'People Places Things' is a Sundancey dramedy with a normal-ish Jemaine Clement
Funnyman Jemaine Clement plays a father going through divorce and middle-aged love in "People Places Things," a promising dramedy that's way, way too Sundance-y.
‘People Places Things’
Director: James C. Strouse
Stars: Jemaine Clement, Regina Hall
2 (out of 5) Globes
The indie “People Places Things” concerns divorce and heartbreak, kids forced to split time between parental units and vocational angst. It features a casually presented interracial romance. More than that, it knows that love doesn’t always work out and that life, in adulthood, turns into a series of errands and responsibilities that interrupt if not derail dreams. It should be more than your prototypical Sundance movie. And yet that’s exactly what it is — a film designed by computer, from the quirky-funny tone, the quirky-silly guitar-and-piano score and the needlessly ambiguous final shot that finds “eh, this’ll do”-level transcendence in crushing banality. Every now and then it tries to break free, but it keeps letting itself get sucked back in.

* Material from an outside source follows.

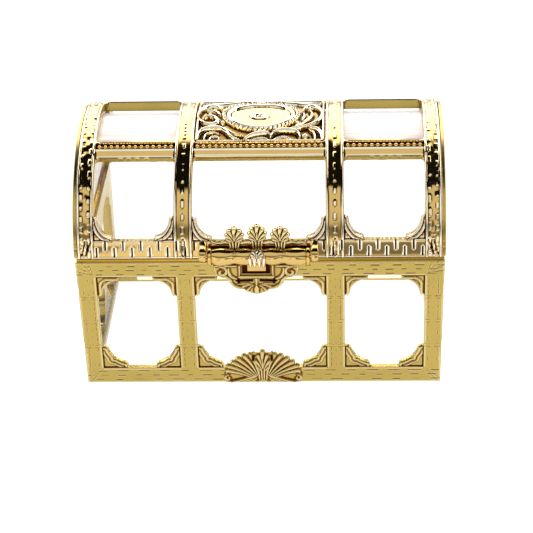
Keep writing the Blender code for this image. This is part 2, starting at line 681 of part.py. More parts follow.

At least one of its cliches can at least be an enjoyable one, and in this case it is: watching a performer known for comedy do (light) drama. Jemaine Clement ever so gently nudges his Flight of the Conchords deadpan shtick into the slightly more recognizably human Will, who catches his wife, Charlie (Stephanie Allynne), mid-cheat while preparing one of their two daughter’s birthday party. It takes a year for him to even consider another relationship, and he only agrees reluctantly to have dinner with Diane (Regina Hall), a grouchy fellow professor and mother of a student (Jessica Williams) taking his graphic novel class at SVA.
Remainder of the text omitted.